Ora, a FEE se orgulha de não ter "cargos em comissão" em sua administração. E talvez seja esta uma das razões de tentarem sua condenação à morte, o que vem ocorrendo desde sua criação. Só que, em geral, o bom-senso tem vencido e as sanhas que se tornam dominantes dizem respeito mesmo à concorrência que a FEE faz à "iniciativa privada", consultores de diversos calibres que é impossível que tenham um quadro técnico mais sofisticado que aquele que conta com quase 40 doutores.

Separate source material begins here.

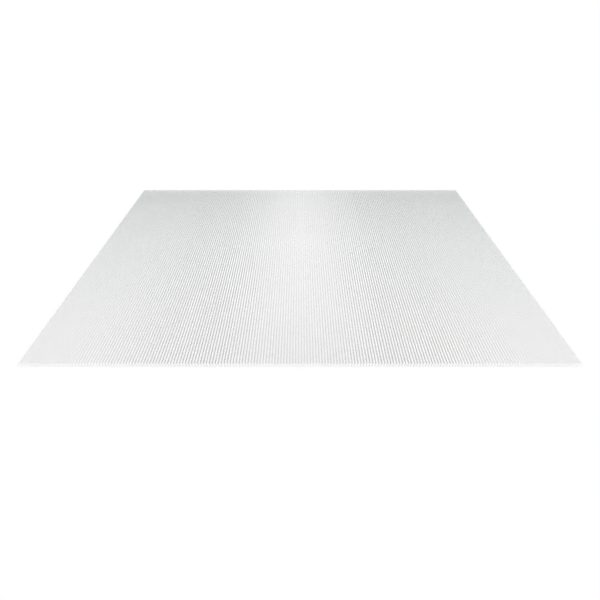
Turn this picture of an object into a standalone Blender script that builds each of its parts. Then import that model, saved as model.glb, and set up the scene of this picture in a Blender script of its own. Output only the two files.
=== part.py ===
"""Twin-wall polycarbonate glazing sheet, 6 mm gauge, lying flat.

The whole sheet is one extrusion: two thin skins held apart by upright ribs, with an open
flute between each pair of ribs. It is extruded along Y, so the flutes open at both sawn ends,
and the outermost wall closes each long edge.
Row frame: +Z up, X across the ribs, Y along the flutes, origin under the middle of the sheet.
"""

import math

import bpy

# Stock size, in metres
WIDTH = 1.050
LENGTH = 2.000
THICKNESS = 0.006

# Walls of the extrusion
SKIN = 0.00036
RIB = 0.00034
SIDE_WALL = 0.00060

# The extrusion die's nominal rib spacing, which is evened out to fill the width
RIB_PITCH = 0.00555

# Rounds that the die leaves inside each flute and on the sheet's long outer corners
ROOT_FILLET = 0.00030
EDGE_ROUND = 0.00040
FILLET_STEPS = 2
EDGE_STEPS = 3

# Clear polycarbonate
SHEET_COLOUR = (0.86, 0.90, 0.90, 1.0)
SHEET_ROUGHNESS = 0.05
POLYCARBONATE_IOR = 1.585


def clear_scene():
    for obj in list(bpy.data.objects):
        bpy.data.objects.remove(obj, do_unlink=True)


def clear_polycarbonate():
    """Glossy see-through polycarbonate with the faint cool cast of a thick stack of it."""
    material = bpy.data.materials.new("clear_polycarbonate")
    material.use_nodes = True
    shader = material.node_tree.nodes["Principled BSDF"]
    shader.inputs["Base Color"].default_value = SHEET_COLOUR
    shader.inputs["Roughness"].default_value = SHEET_ROUGHNESS
    shader.inputs["Metallic"].default_value = 0.0
    shader.inputs["IOR"].default_value = POLYCARBONATE_IOR
    shader.inputs["Transmission Weight"].default_value = 1.0
    return material


def rounded_rectangle(left, right, bottom, top, radius, steps):
    """Points round a rectangle, anticlockwise, with each corner an arc of so many steps."""
    radius = min(radius, 0.45 * (right - left), 0.45 * (top - bottom))
    arc_centres = (
        (right - radius, bottom + radius, -90),
        (right - radius, top - radius, 0),
        (left + radius, top - radius, 90),
        (left + radius, bottom + radius, 180),
    )
    points = []
    for centre_x, centre_y, start in arc_centres:
        for step in range(steps + 1):
            angle = math.radians(start + 90 * step / steps)
            points.append((centre_x + radius * math.cos(angle), centre_y + radius * math.sin(angle)))
    return points


def flute_spans():
    """Left and right wall of each flute, across the sheet: equal flutes, a rib between each two."""
    clear_span = WIDTH - 2 * SIDE_WALL
    flutes = max(1, round((clear_span + RIB) / RIB_PITCH))
    pitch = (clear_span + RIB) / flutes
    first = SIDE_WALL - WIDTH / 2
    return [(first + i * pitch, first + (i + 1) * pitch - RIB) for i in range(flutes)]


def add_outline(section, points):
    spline = section.splines.new("POLY")
    spline.points.add(len(points) - 1)
    for spline_point, (x, y) in zip(spline.points, points):
        spline_point.co = (x, y, 0.0, 1.0)
    spline.use_cyclic_u = True


def sheet_section():
    """The die's cross-section as a filled flat curve: the outer outline, and a hole for each flute."""
    section = bpy.data.curves.new("sheet_section", "CURVE")
    section.dimensions = "2D"
    section.fill_mode = "BOTH"
    section.extrude = LENGTH / 2
    add_outline(section, rounded_rectangle(-WIDTH / 2, WIDTH / 2, 0.0, THICKNESS, EDGE_ROUND, EDGE_STEPS))
    for left, right in flute_spans():
        flute = rounded_rectangle(left, right, SKIN, THICKNESS - SKIN, ROOT_FILLET, FILLET_STEPS)
        add_outline(section, flute)
    return section


def build_sheet(collection):
    """Extrudes the section and lays it flat, with its thickness up and its flutes along Y."""
    sheet = bpy.data.objects.new("multiwall_sheet", sheet_section())
    sheet.rotation_euler = (math.radians(90), 0.0, 0.0)
    sheet.data.materials.append(clear_polycarbonate())
    collection.objects.link(sheet)
    return sheet


def main():
    clear_scene()
    collection = bpy.data.collections.new("multiwall_polycarbonate_sheet")
    bpy.context.scene.collection.children.link(collection)
    build_sheet(collection)


main()
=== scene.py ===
"""Studio look of a clear twin-wall polycarbonate glazing sheet, lying flat on a pale floor.

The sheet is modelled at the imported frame's size: two skins, every rib between them with its
rounded roots, the closed long edges, and sawn ends that are not quite straight. Its faces are
sorted by finish, so that skins, ribs, long edges and sawn ends each get their own plastic.
Units are metres, +Z up, X across the ribs, Y along the flutes.
"""

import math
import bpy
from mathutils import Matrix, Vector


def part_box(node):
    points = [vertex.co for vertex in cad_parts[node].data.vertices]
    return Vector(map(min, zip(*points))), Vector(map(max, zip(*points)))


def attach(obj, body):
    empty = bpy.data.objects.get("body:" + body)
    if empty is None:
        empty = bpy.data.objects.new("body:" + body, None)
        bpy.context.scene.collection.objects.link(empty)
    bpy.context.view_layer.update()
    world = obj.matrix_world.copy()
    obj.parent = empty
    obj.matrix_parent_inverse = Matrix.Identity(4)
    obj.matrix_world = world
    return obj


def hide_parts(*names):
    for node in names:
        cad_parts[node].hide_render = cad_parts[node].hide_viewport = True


bl_info = {
    "name": "Multiwall Polycarbonate Sheet",
    "version": (1, 0, 0),
    "blender": (4, 5, 0),
    "location": "View3D > Sidebar > Glazing",
    "description": "Clear twin-wall glazing sheet on a pale studio floor",
    "category": "Add Mesh",
}

import bmesh
import bpy
from bpy.props import FloatProperty, FloatVectorProperty, IntProperty, PointerProperty
from mathutils import Euler, Matrix, Vector, noise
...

Na condição de sócio-fundador da FEE, não posso revelar-me mais escandalizado com a magnitude dessa assacada contra a liberdade de informação, de maneiras capazes de qualificar a informação (“o número fala nas publicações da FEE”) e sobretudo de tornar-se cada vez mais um verdadeiro portal de transparência da administração estadual. Como pode uma sociedade, ou melhor, seu governo legitimamente eleito, desprezar uma instituição idônea para preocupar-se com quantificação da evolução econômica, sócio-demográfica e ambiental de seu território? Como pode pensar em servir ao povo, quando vemos que despreza o trabalho que estuda a distribuição da população no território municipal e as tradicionais variáveis demográficas?
Como pode-se pensar que a destruição de uma equipe que já está em sua terceira ou quarta geração poderia começar do zero? A bem da verdade, a equipe a que orgulhosamente pertenci não foi a primeira. O Rio Grande do Sul teve, ao longo dos anos 1950 e 1960, várias tentativas de montar instituições com as atribuições que hoje a FEE abarca, sediando-se na universidade e na própria administração estadual, mas que tiveram vida curta. Ao empenhar-se na liquidação da FEE, o governo atual associa-se a essas malfadadas ações destrutivas, mas – principalmente – ameaça a destruição do capital físico e humano acumulado nos últimos 40 anos.
E a triste verdade é que, quando a economia gaúcha apresenta problemas com a manutenção ou queda no crescimento de seu PIB, maiores são as insatisfações governamentais com as tarefas que têm delegado à FEE desde a lei de sua criação, um projeto modernizante de 43 anos! “Informação é poder”, diz-nos Francis Bacon, sinalizando o que se encontra em jogo no presente momento.